Yeah, agreed.  That's the sketchiest of the three.  :)

>> +static struct page *alloc_demote_node_page(struct page *page, unsigned long node)
>> +{
>> +	/*
>> +	 * 'mask' targets allocation only to the desired node in the
>> +	 * migration path, and fails fast if the allocation can not be
>> +	 * immediately satisfied.  Reclaim is already active and heroic
>> +	 * allocation efforts are unwanted.
>> +	 */
>> +	gfp_t mask = GFP_NOWAIT | __GFP_NOWARN | __GFP_NORETRY |
>> +			__GFP_NOMEMALLOC | __GFP_THISNODE | __GFP_HIGHMEM |
>> +			__GFP_MOVABLE;
> 
> GFP_NOWAIT has the side-effect that it does __GFP_KSWAPD_RECLAIM: do we 
> actually want to kick kswapd on the pmem node?

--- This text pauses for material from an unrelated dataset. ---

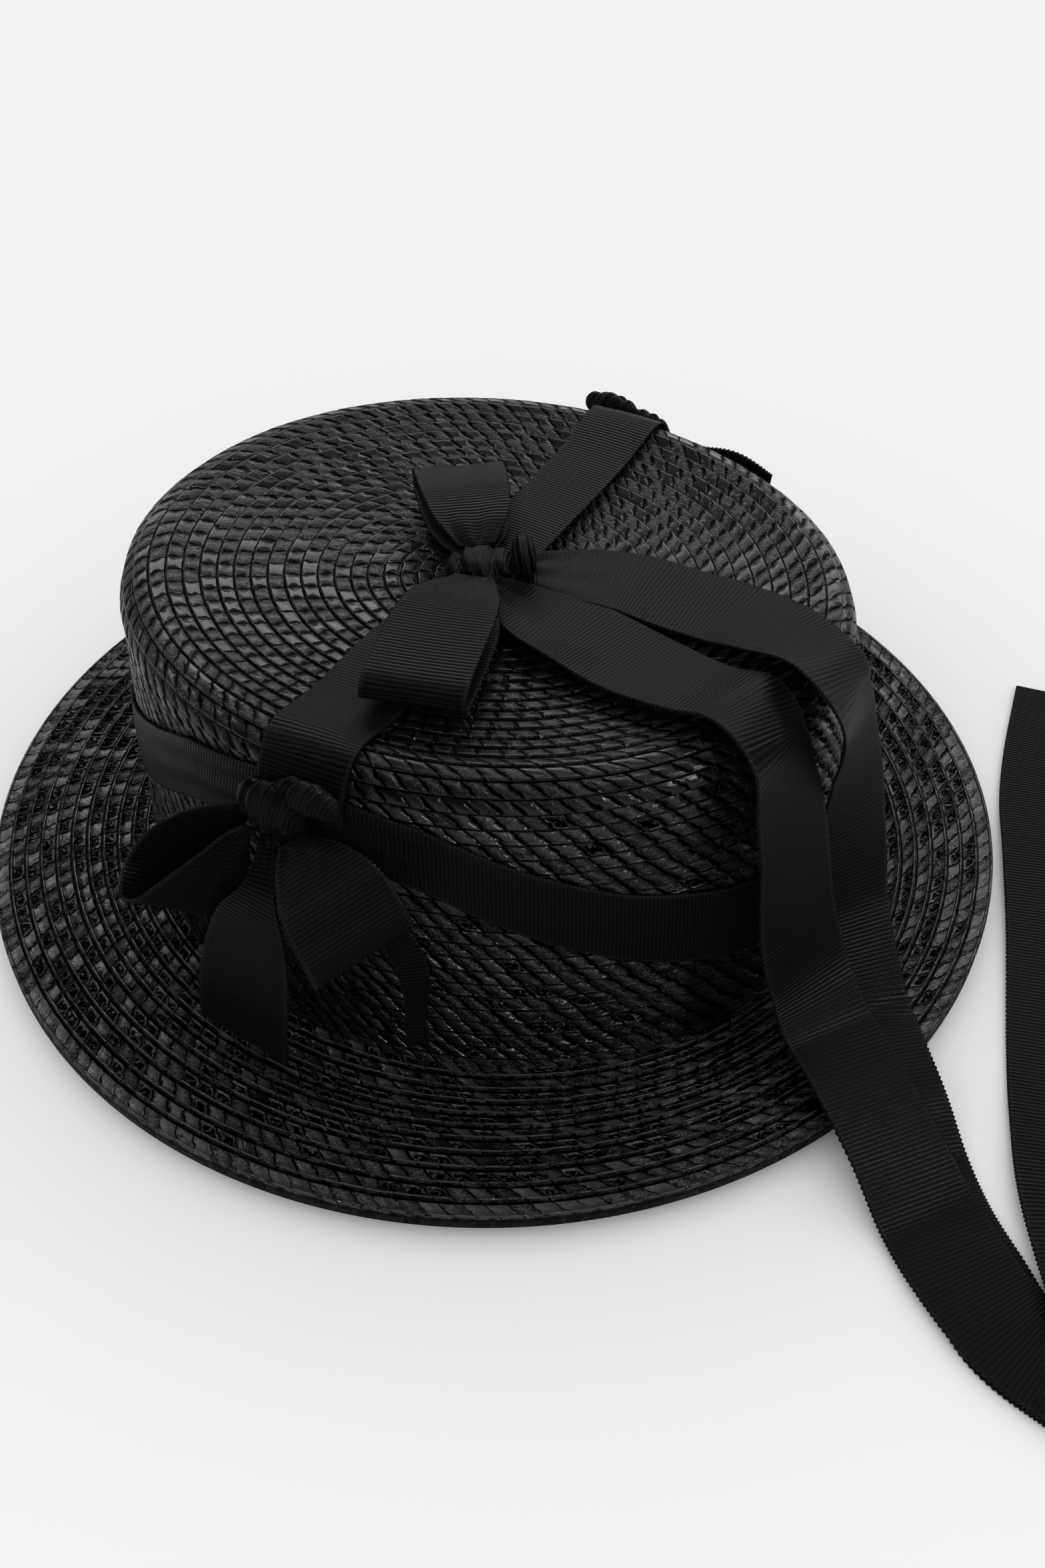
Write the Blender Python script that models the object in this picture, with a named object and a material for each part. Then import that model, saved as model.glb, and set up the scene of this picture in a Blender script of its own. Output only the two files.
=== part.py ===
"""Straw boater with ribbon trim, standing on the rim of its head opening, in metres.

Every piece is placed on one description of the hat's outer surface. A place on it is an
angle round the crown and a reach: 0 to 1 from the middle of the tip to its rim, 1 to 2
over the rounded rim and down the wall, 2 to 3 across the brim, and past 3 on the floor.
"""

import math

import bmesh
import bpy
from mathutils import Quaternion, Vector

# Straw body
HEAD_LONG = 0.097
HEAD_SHORT = 0.0866
HEAD_TURN = math.radians(-26)
CROWN_SHIFT = Vector((-0.0016, -0.0045, 0))
CROWN_HEIGHT = 0.091
CROWN_TAPER = 0.004
RIM_ROUND = 0.007
TIP_DISH = 0.006
STRAW_WALL = 0.002
BRIM_RADIUS = 0.140
BRIM_RISE = 0.0055
BRIM_DROP = 0.001
BRIM_EDGE = 0.003
SEAT_WIDTH = 0.005
BRIM_LEVEL_FROM = 0.7
BRIM_THICK_FROM = 0.8

# Ribbon
RIBBON_WIDTH = 0.025
RIBBON_THICK = 0.001
SEAM = 0.0003
LAYER = RIBBON_THICK + SEAM
FIRST_LAYER = SEAM + RIBBON_THICK / 2
BOW_ANGLE = 240
KNOT_SIDE = 0.0088
KNOT_DOWN = 0.0068
KNOT_OUT = 0.0040

RIBBON_FALL = 0.16

# Steps that share out the curves
AROUND = 64
ALONG = 0.006


def oval(long_half, short_half, angle):
    """Distance from the middle to an oval's edge in the direction of angle."""
    turned = angle - HEAD_TURN
    across = short_half * math.cos(turned)
    along = long_half * math.sin(turned)
    return long_half * short_half / math.hypot(across, along)


def around_crown(angle, grow, height):
    """Point on the crown's oval, grown by some metres from the rim's widest line."""
    reach = oval(HEAD_LONG - CROWN_TAPER + grow, HEAD_SHORT - CROWN_TAPER + grow, angle)
    return CROWN_SHIFT + Vector((reach * math.cos(angle), reach * math.sin(angle), height))


def brim_height(share, top=True):
    """Height of the brim's top or underside, from its seat on the floor to its raised edge."""
    seat = SEAT_WIDTH / (BRIM_RADIUS - HEAD_SHORT)
    ramp = min(max((share - seat) / (BRIM_LEVEL_FROM - seat), 0), 1)
    under = BRIM_RISE * ramp * ramp * (3 - 2 * ramp)
    under -= BRIM_DROP * max(0, (share - BRIM_LEVEL_FROM) / (1 - BRIM_LEVEL_FROM)) ** 2
    swell = max(0, (share - BRIM_THICK_FROM) / (1 - BRIM_THICK_FROM))
    thick = STRAW_WALL + (BRIM_EDGE - STRAW_WALL) * swell
    return under + (thick if top else 0)


def surface(angle, reach):
    """Point on the outside of the hat, or on the floor past the brim's edge."""
    if reach <= 1:
        flat = reach * oval(
            HEAD_LONG - CROWN_TAPER - RIM_ROUND, HEAD_SHORT - CROWN_TAPER - RIM_ROUND, angle
        )
        height = CROWN_HEIGHT - TIP_DISH * (1 - reach**3)
        return CROWN_SHIFT + Vector((flat * math.cos(angle), flat * math.sin(angle), height))
    arc = RIM_ROUND * math.pi / 2
    wall = CROWN_HEIGHT - RIM_ROUND
    if reach <= 2:
        run = (reach - 1) * (arc + wall)
        if run < arc:
            bend = run / RIM_ROUND
            grow = RIM_ROUND * (math.sin(bend) - 1)
            return around_crown(angle, grow, CROWN_HEIGHT - RIM_ROUND * (1 - math.cos(bend)))
        down = (run - arc) / wall
        return around_crown(angle, CROWN_TAPER * down, wall * (1 - down))
    if reach <= 3:
        share = reach - 2
        inner = around_crown(angle, CROWN_TAPER, 0)
        outer = Vector((BRIM_RADIUS * math.cos(angle), BRIM_RADIUS * math.sin(angle), 0))
        place = inner.lerp(outer, share)
        place.z = brim_height(share)
        return place
    out = BRIM_RADIUS * (reach - 2)
    fall = min((reach - 3) / RIBBON_FALL, 1)
    height = brim_height(1) * (1 - fall * fall * (3 - 2 * fall))
    return Vector((out * math.cos(angle), out * math.sin(angle), height))


def outward(angle, reach):
    """Unit normal of that surface, pointing away from the straw or up from the floor."""
    if reach < 0.02 or reach > 3:
        return Vector((0, 0, 1))
    step = 0.01
    low = reach - step if reach <= 2 or reach > 2 + step else 2
    high = reach + step if reach > 2 or reach + step <= 2 else 2
    down = surface(angle, min(high, 3)) - surface(angle, low)
    side = surface(angle + step, reach) - surface(angle - step, reach)
    return down.cross(side).normalized()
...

In my mental model, cold data flows from:

	DRAM -> PMEM -> swap

Kicking kswapd here ensures that while we're doing DRAM->PMEM migrations
for kinda cold data, kswapd can be working on doing the PMEM->swap part
on really cold data.

...
>> @@ -1229,6 +1230,30 @@ static unsigned long shrink_page_list(st
>>  			; /* try to reclaim the page below */
>>  		}
>>  
>> +		rc = migrate_demote_mapping(page);
>> +		/*
>> +		 * -ENOMEM on a THP may indicate either migration is
>> +		 * unsupported or there was not enough contiguous
>> +		 * space. Split the THP into base pages and retry the
>> +		 * head immediately. The tail pages will be considered
>> +		 * individually within the current loop's page list.
>> +		 */
>> +		if (rc == -ENOMEM && PageTransHuge(page) &&
>> +		    !split_huge_page_to_list(page, page_list))
>> +			rc = migrate_demote_mapping(page);
>> +
>> +		if (rc == MIGRATEPAGE_SUCCESS) {
>> +			unlock_page(page);
>> +			if (likely(put_page_testzero(page)))
>> +				goto free_it;
>> +			/*
>> +			 * Speculative reference will free this page,
>> +			 * so leave it off the LRU.
>> +			 */
>> +			nr_reclaimed++;
> 
> nr_reclaimed += nr_pages instead?

Oh, good catch.  I also need to go double-check that 'nr_pages' isn't
wrong elsewhere because of the split.